Thursday, April 23, 2009

Strange "helpers"





The latest illustrated anecdote from "Kartott":

I sometimes see these entities during meditation (eyes barely open, soft focus). They stand (float) about me, seeming to modulate a field of energy around me (I especially sense their hands, "combing" the energy). There always seems to be one primary entity, usually right in my face, others are more in the background. I don't get any verbal communication from them.


As the description above illustrates, the "Gray" archetype seems to possess the ability to manifest in a "visionary" manner. If so, who's responsible? We could be dealing with a hardwired neurological phenomenon, as argued by researchers like Michael Persinger and Albert Budden. Conversely, recurrent images of the Grays -- in varying stages of physicality and in a multitude of contexts -- beg the idea that they exist independently of the brain (at least temporarily).

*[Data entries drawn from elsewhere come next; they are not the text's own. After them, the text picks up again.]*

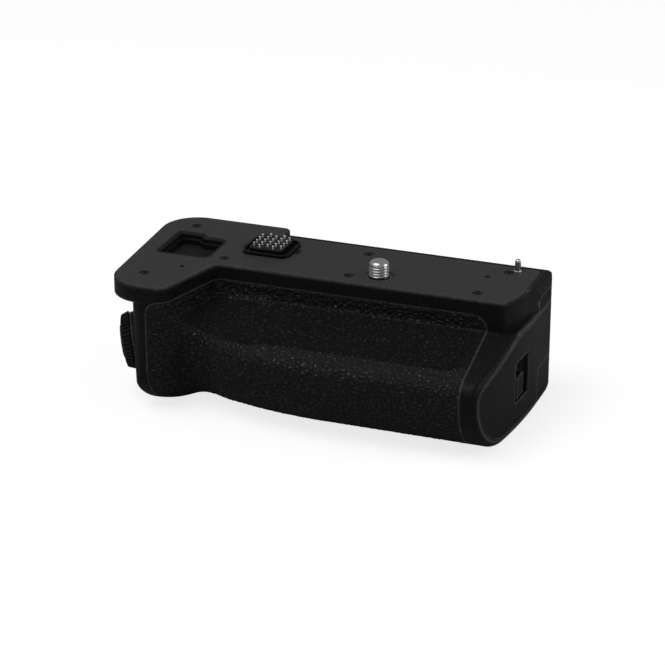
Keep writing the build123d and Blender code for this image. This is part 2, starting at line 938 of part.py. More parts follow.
def pocket_corners(spread):
    corners = [
        (pocket_left_x, pocket_front_y, pocket_small_r),
        (pocket_right_x, pocket_front_y, pocket_corner_r),
        (pocket_right_x, pocket_back_y, pocket_corner_r),
        (pocket_step_x, pocket_back_y, pocket_small_r),
        (pocket_step_x, pocket_step_y, pocket_small_r),
        (pocket_left_x, pocket_step_y, pocket_small_r),
    ]
    return inset_corners(corners, -spread)


def panel_corners(spread):
    corners = rectangle_corners(panel_left_x, panel_right_x, panel_front_y, panel_back_y, panel_corner_r)
    return inset_corners(corners, -spread)


def connector_block_corners(spread):
    corners = rectangle_corners(connector_x - block_width / 2, connector_x + block_width / 2,
                                connector_y - block_depth / 2, connector_y + block_depth / 2, block_corner_r)
    return inset_corners(corners, -spread)


def connector_corners(spread):
    corners = rectangle_corners(connector_x - connector_width / 2, connector_x + connector_width / 2,
                                connector_y - connector_depth / 2, connector_y + connector_depth / 2,
                                connector_corner_r)
    return inset_corners(corners, -spread)


def connector_opening(spread, z_low, z_high):
    opening = prism_up(rounded_face(connector_corners(spread)), z_low, z_high)
    half_width, half_depth = connector_ear_width / 2 + spread, connector_ear_depth / 2 + spread
    return opening + block(connector_x - half_width, connector_x + half_width,
                           connector_y - half_depth, connector_y + half_depth, z_low, z_high)


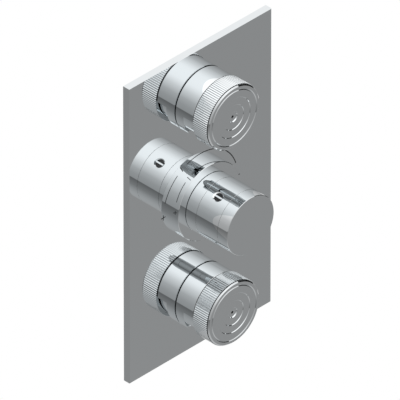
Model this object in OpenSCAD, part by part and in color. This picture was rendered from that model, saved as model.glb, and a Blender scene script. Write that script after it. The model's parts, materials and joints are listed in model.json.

The close encounter literature is rife with accounts in which "abductees," convinced their visitors are flesh-and-blood, encounter their assailants in apparent "out-of-body" and similarly altered states, suggesting that the Grays (and their kin) can maneuver in and out of our ontological framework at will. What might this say about the origin of our visitors (if indeed we're dealing with an externally imposed intelligence)?

Perhaps, instead of hailing from space, the "Grays" emanate from a much closer source. As Whitley Strieber suggests in "Communion," they could be an unacknowledged aspect of the human psyche and thus indistinguishable from mental aberration. As pioneering consciousness researcher Dr. Rick Strassman has shown, the aggressively psychedelic compound DMT can produce tellingly similar encounters, offering the novel idea that our brains can function as receivers or portals. (Ultimately, some of us might serve as nothing less than transportation devices for incorporeal intelligences, which might explain why some individuals seem predisposed to contact and the pageantry of strangeness that often accompanies it.)